Może 4 złote nie jest to dużo, jednak dla tak wielkiego sklepu, przy tak dużej sprzedawalności produktów sklep mógł zarobić na nieświadomych konsumentach pokaźną sumkę.
– Tesco nie poczuwa się do zamieszczania rzetelnych informacji w systemie. Pieniądze oczywiście zostały mi zwrócone, ale kiedy zapytałam, ile już tych szynek zostało sprzedanych po zawyżonej cenie, nikt nie chciał mi udzielić informacji. Chciałam rozmawiać z kierownikiem sklepu, który niestety nie raczył pofatygować się do mnie – powiedziała pani Beata z Jeleniej Góry. – Kiedyś w Tesco za znaleziony produktu ze złą ceną, zwracano podwójnie koszta, ale już wycofali taki przepis. Musieli mieć dużo podobnych przypadków. Od teraz Tesco będę omijać szerokim łukiem – zarzeka się czytelniczka.

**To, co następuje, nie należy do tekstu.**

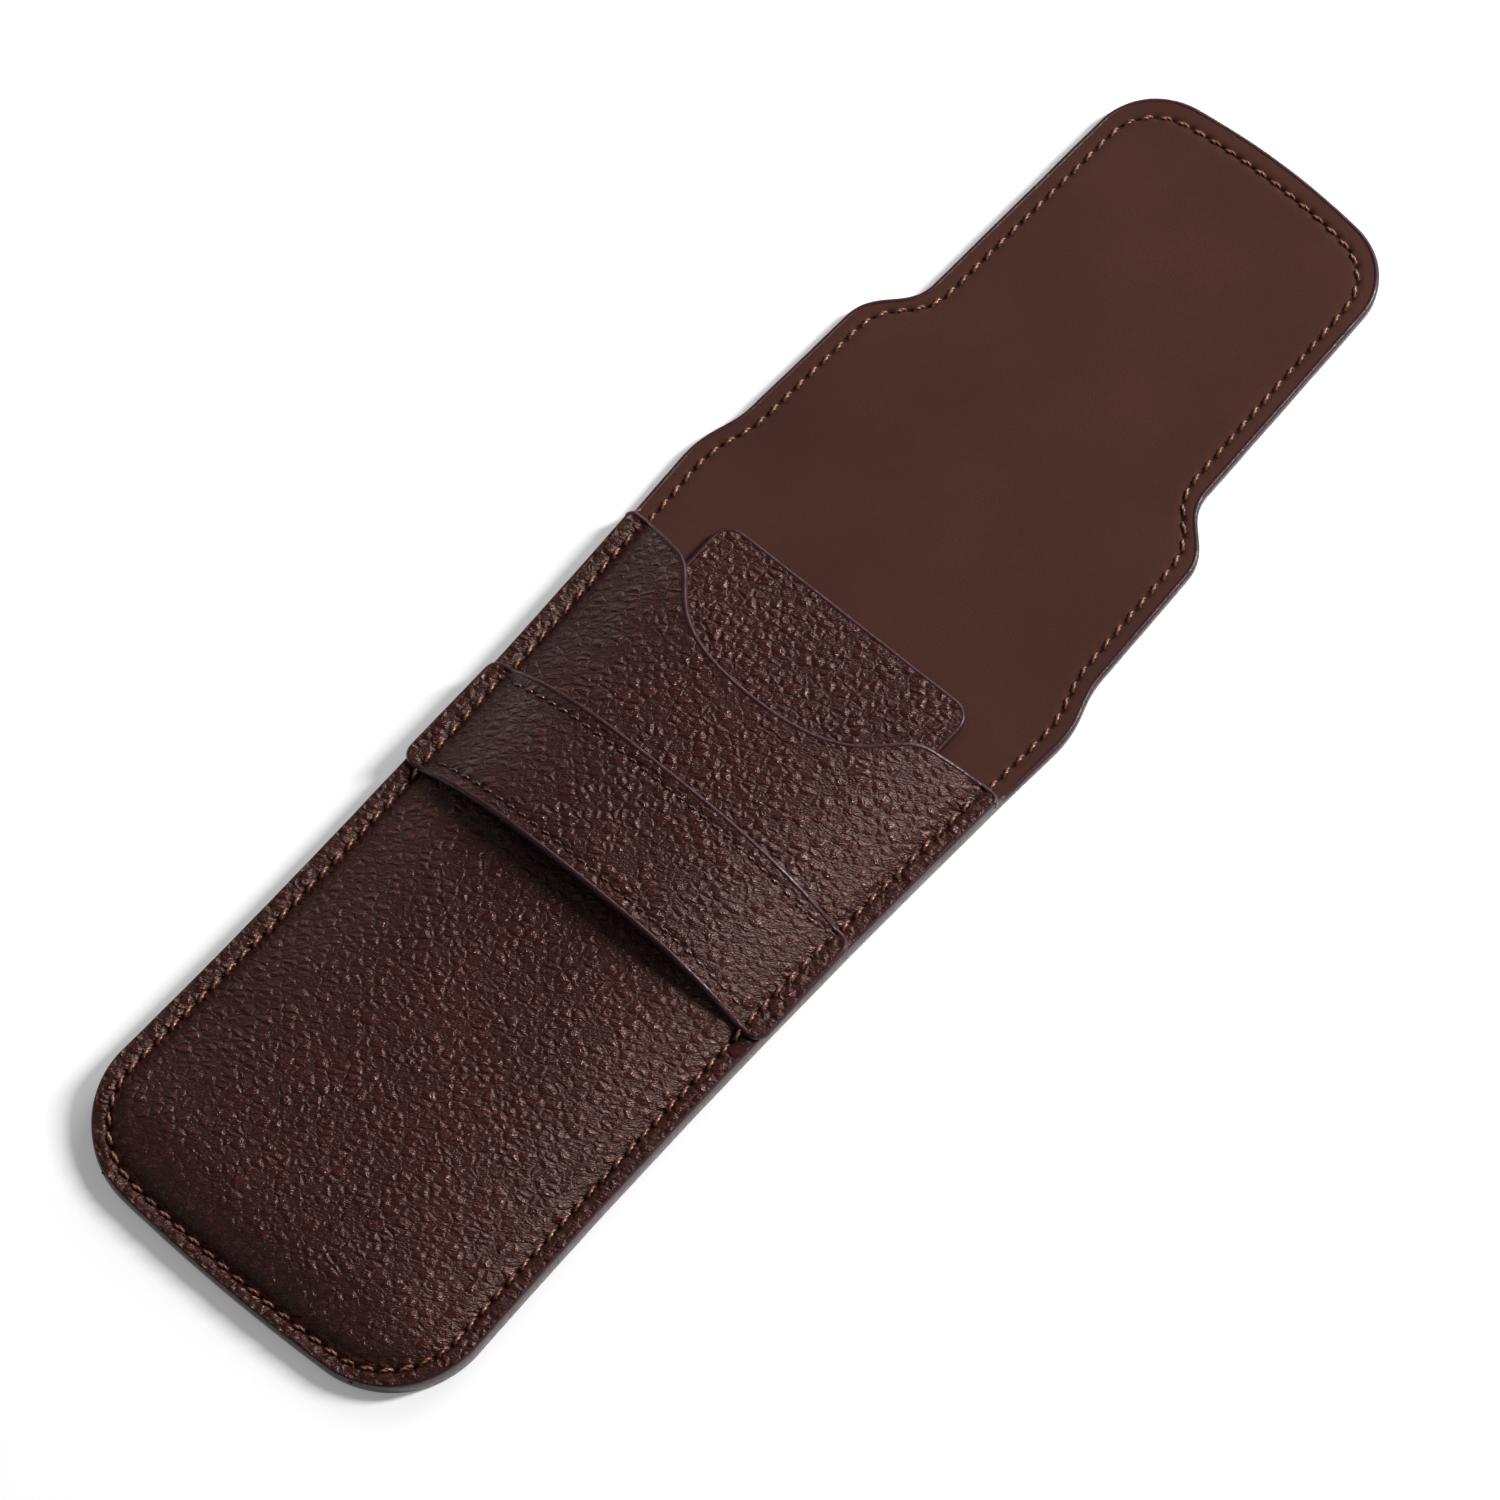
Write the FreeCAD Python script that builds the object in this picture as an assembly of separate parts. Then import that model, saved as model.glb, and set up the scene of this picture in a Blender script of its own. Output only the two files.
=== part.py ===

Miejski rzecznik konsumentów przestrzega przed nieścisłościami w cenach szczególnie w dużych marketach. Warto zwracać także uwagę na kody kreskowe i samemu sprawdzać ceny w czytnikach. Paragony najlepiej zachować, gdyż każdy zakupiony produkt można zareklamować wciągu dwóch lat.
- Konsument nie może płacić wyższej ceny, niż podana na półce lub na produkcie. Osoba, która padła ofiarą takich niedociągnięć systemowych, powinna zgłosić taką sytuację u mnie, w Inspekcji Handlowej lub w Urzędzie Ochrony Konkurencji i Konsumenta w razie, gdy sprawa dotyczy większej ilości osób. Poszkodowany konsument ma prawo żądać jak najszybszego zwrotu różnicy cenowej, przy tym kierownik sklepu nie powinien dopuścić do sytuacji, kiedy to osoba poszkodowana czeka w kolejce długo – mówi Jadwiga Reder-Sadowska, miejska reczniczka konsumentów w Jeleniej Górze.
– W tej sytuacji zawinił sklep i powinien zatrudnić tylu pracowników przy obsłudze klienta, by konsument nie był narażony na stratę czasu. Zgodnie z ustawą o ochronie danych klient nie powinien podawać żadnych swoich danych, ani składać podpisów. Paragon z błędną ceną nie może być zatrzymany przez pracownika sklepu, gdyż jest to dowód zakupu oraz nieścisłości. Osoba poszkodowana powinna także być przeproszona przez przedstawicieli sklepu – dodaje pani rzecznik.
Z takim paragonem należy zgłosić tę sytuację w odpowiednich instytucjach, które zadbają o to, by tego rodzaju omyłki więcej się nie powtarzały. Duże markety najczęściej tłumaczą się błędem pracownika, konsumenta lub systemu. Bardzo ciężko jest udowodnić, że jest to celowa praktyka danej firmy. Jadwiga Reder-Sadowska pragnie wyczulić ludzi na fakt, że do takich cenowych pomyłek najczęściej dochodzi w okresach przedświątecznych.
– Właśnie wtedy powinniśmy zwrócić szczególną uwagę na ceny, daty ważności produktów oraz ich kształt, gdyż nawet producenci manipulują właśnie kształtem produktów. Na każdym z nich musi być podana cena za kilogram i za konkretny produkt. Cena na produkcie i na półce jest wiążąca, nawet jeśli pracownicy sklepu nie zdążyli jej zmienić, prawem klienta jest zapłacenie takiej ceny, jaką zobaczył na półce – wyjaśnia pani rzecznik.
Przedstawiciele marketu Tesco całą sytuację tłumaczyli błędem systemu i zapewnili o zmianie ceny na poprawną. Kierownik działu, w którym doszło do pomyłki, nie chciał komentować całej sytuacji, a do rzecznika Tesco niestety nie udało nam się dodzwonić.